The opposition to nuclear power among politicians started in the early 1970s when they stopped taking advice from the scientific establishment and instead began taking it from political activist groups belonging to what is generally referred to as "the environmental movement." These groups, principally led by Ralph Nader, used or desired little scientific information. They largely formulated their beliefs on the basis of political philosophy, and then found scientists wherever they could to support them, without regard to the consensus of opinions throughout the scientific community.
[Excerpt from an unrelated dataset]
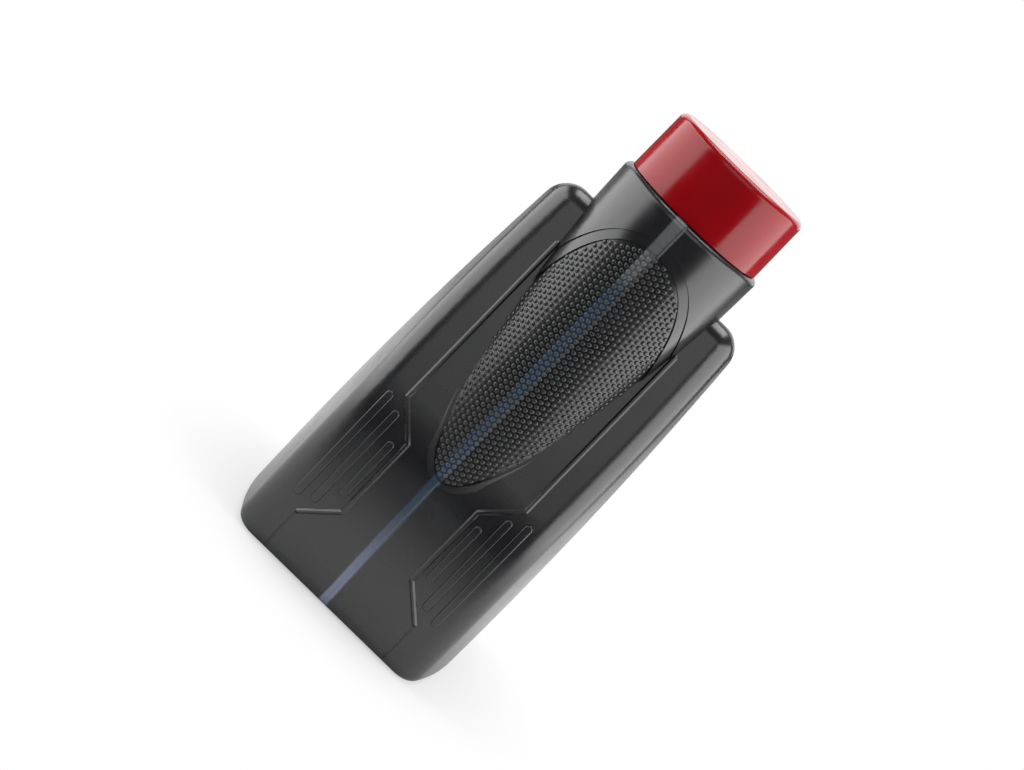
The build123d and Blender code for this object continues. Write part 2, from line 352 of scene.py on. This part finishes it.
def grip_dots(bottle):
    """Low round domes on the grip panel, sunk a little into it."""
    skin = BVHTree.FromObject(bottle, bpy.context.evaluated_depsgraph_get())
    mesh = bmesh.new()
    for x, z in dot_centres(skin):
        place = front_point(skin, x, z)
        out = Vector((x, place.y - FRONT_Y - column_radius(z), 0)).normalized()
        add_dome(mesh, place, out)
    bmesh.ops.recalc_face_normals(mesh, faces=mesh.faces)
    for face in mesh.faces:
        face.smooth = True
    data = bpy.data.meshes.new("grip_dots")
    mesh.to_mesh(data)
    mesh.free()
    dots = bpy.data.objects.new("grip_dots", data)
    bpy.context.scene.collection.objects.link(dots)
    return dots


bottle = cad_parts["bottle"]
plastic = bottle_plastic()
paint(bottle, plastic)
paint(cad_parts["cap"], cap_plastic())
paint(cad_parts["cap_liner"], liner_foam())
dots = grip_dots(bottle)
paint(dots, plastic)
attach(dots, "bottle")


# ---------------------------------------------------------------- stage
def pale_floor():
    """A pale floor that keeps the bottle's shadow near it and is plain white to the camera
    further out. In front of the bottle its colour is painted shade, dark like an unlit room,
    which the bottle's reflections show."""
    bpy.ops.mesh.primitive_plane_add(size=6, location=(0, 0, FOOT_Z))
    floor = bpy.context.object
    floor.name = "floor"
    nodes = Nodes("floor_paper_and_painted_shade", PAPER, 0.9)
    nodes.shader.inputs["Specular IOR Level"].default_value = 0.0
    _, x, y, _ = nodes.axes()
    squares = [nodes.math("POWER", axis, 2.0) for axis in (x, y)]
    distance = nodes.math("SQRT", nodes.math("ADD", *squares))
    # painted shade: in front of the bottle the floor's colour goes dark, standing in for an unlit
    # room in the bottle's reflections
    paper_then_painted_shade = nodes.mix(nodes.ramp(y, -0.155, -0.2), PAPER, PAINTED_ROOM_SHADE)
    nodes.link(paper_then_painted_shade, nodes.shader.inputs["Base Color"])
    path = nodes.add("ShaderNodeLightPath")
    seen = nodes.math("MAXIMUM", path.outputs["Is Camera Ray"], path.outputs["Is Transmission Ray"])
    white = nodes.add("ShaderNodeEmission")
    blend = nodes.add("ShaderNodeMixShader")
    whiteness = nodes.ramp(distance, 0.045, 0.1, 0.5, 1.0)
    nodes.link(nodes.math("MULTIPLY", whiteness, seen), blend.inputs[0])
    nodes.link(nodes.shader.outputs[0], blend.inputs[1])
    nodes.link(white.outputs[0], blend.inputs[2])
    nodes.link(blend.outputs[0], nodes.tree.nodes["Material Output"].inputs["Surface"])
    paint(floor, nodes.material)
    floor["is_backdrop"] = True


def soft_box(name, place, aim, size, power):
    """A flat lamp that faces the aim and isn't seen by the camera."""
    data = bpy.data.lights.new(name, "AREA")
    data.shape = "RECTANGLE"
    data.size, data.size_y = size
    data.energy = power
    lamp = bpy.data.objects.new(name, data)
    lamp.visible_camera = False
    turn = (Vector(aim) - Vector(place)).to_track_quat("-Z", "Y").to_matrix().to_4x4()
    lamp.matrix_world = Matrix.Translation(place) @ turn
    bpy.context.scene.collection.objects.link(lamp)
    return lamp


def studio_world():
    """White to the camera and in glass, dim grey to everything else."""
    world = bpy.data.worlds.new("studio")
    bpy.context.scene.world = world
    world.use_nodes = True
    tree = world.node_tree
    back = tree.nodes["Background"]
    path = tree.nodes.new("ShaderNodeLightPath")
    seen = tree.nodes.new("ShaderNodeMath")
    seen.operation = "MAXIMUM"
    tree.links.new(path.outputs["Is Camera Ray"], seen.inputs[0])
    tree.links.new(path.outputs["Is Transmission Ray"], seen.inputs[1])
    strength = tree.nodes.new("ShaderNodeMapRange")
    strength.inputs["To Min"].default_value = 0.12
    strength.inputs["To Max"].default_value = 1.0
    tree.links.new(seen.outputs[0], strength.inputs["Value"])
    tree.links.new(strength.outputs["Result"], back.inputs["Strength"])
    back.inputs["Color"].default_value = (1, 1, 1, 1)


pale_floor()
studio_world()
middle = Vector((0, 0, 0.09))
soft_box("left_box", (-0.4, 0.0, 0.17), middle, (0.6, 0.48), 2.4)
soft_box("right_box", (0.4, -0.06, 0.17), middle, (0.6, 0.48), 2.4)
soft_box("top_box", (0, 0.12, 0.8), middle, (0.6, 0.5), 4)
soft_box("front_box", (0, -1.3, 0.72), middle, (1.4, 0.85), 3.2)
soft_box("back_box", (0, 1.2, 0.55), middle, (1.6, 0.8), 4.5)


# ---------------------------------------------------------------- camera
def photo_camera():
    """The camera, which looks down at the bottle's front and is rolled about its line of sight."""
    data = bpy.data.cameras.new("camera")
    data.lens = CAMERA_LENS
    camera = bpy.data.objects.new("camera", data)
    away = Vector((0, -cos(CAMERA_PITCH), sin(CAMERA_PITCH)))
    place = CAMERA_TARGET + away * CAMERA_DISTANCE
    level = (-away).to_track_quat("-Z", "Y").to_matrix().to_4x4()
    camera.matrix_world = Matrix.Translation(place) @ level @ Matrix.Rotation(CAMERA_ROLL, 4, "Z")
    data.clip_start = 0.01
    bpy.context.scene.collection.objects.link(camera)
    bpy.context.scene.camera = camera


photo_camera()
bpy.context.scene.view_settings.view_transform = "Standard"

boxes = {"cad": CAD_BOX, "visual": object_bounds()}
{name: [list(corner) for corner in box] for name, box in boxes.items()}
Somehow, their political philosophy told them that nuclear energy is bad and solar energy is good. They built a case to support that position as lawyers often build cases — the only object was to win. Facts and scientific information were introduced or ignored in accordance with how they affected their case. They weren't seeking the truth — they were sure they knew it. They were only seeking material to help them convince the public.

They sold their case to many liberals. "Solar is good, nuclear is bad" became an article of faith in the liberal establishment, and the public was soon convinced by the barrage of propaganda that followed. In this process, the scientific experts were essentially ignored. We scientists are inexperienced and inept at political gamesmanship. Still we have fought, and will continue to fight, to get our message to the public. It has been a long, uphill battle.

Our case is based on science, while the opposition is based on political philosophy. When a nation whose welfare is highly dependent on technology makes vital technological decisions on the basis of political philosophy rather than on the basis of science, it is in mortal danger.

Before closing this section on politics, I should mention that there are some people who foresee the day when all our electricity will be solar, but they envision a very different world than our present one. It is a world of low technology and a simpler life, a more desirable lifestyle, in their view. It will of necessity be a life of more unmechanized farming and manual labor, of fewer machines, comforts, and conveniences. They call it living in harmony with nature, but it might also be called sliding back toward the lifestyle of our primeval ancestors. In such a world, they contend that there would be no place for large nuclear or coal-fired power plants, and little place for other large industrial operations except, presumably, for manufacturing solar cells.

The validity of their views depends on social, political, demographic, and psychological considerations on which I have no claim to expertise. I only want it to be clearly understood that their ideas are driven by political considerations rather than by scientific, technical, or economic analyses. Their attempts at the latter have been shallow and heavily biased and have generally received rebuttal rather than acceptance by experts.


It would be nice to conclude this chapter with a statement that politics doesn't matter, that scientific and economic facts make it clear that nuclear and solar electricity are not in competition, and that they probably never will be. But as we found in Chapter 9, politics cannot be ignored in a democracy like ours. If the public believes strongly enough that solar is good and nuclear is bad, and that it is worth any price not to use nuclear power, we will not have nuclear power. Our country will suffer economically from competition with others that do use nuclear power, but that will only be part of the price we will pay. It is therefore extremely important that the public be properly educated before making such a decision.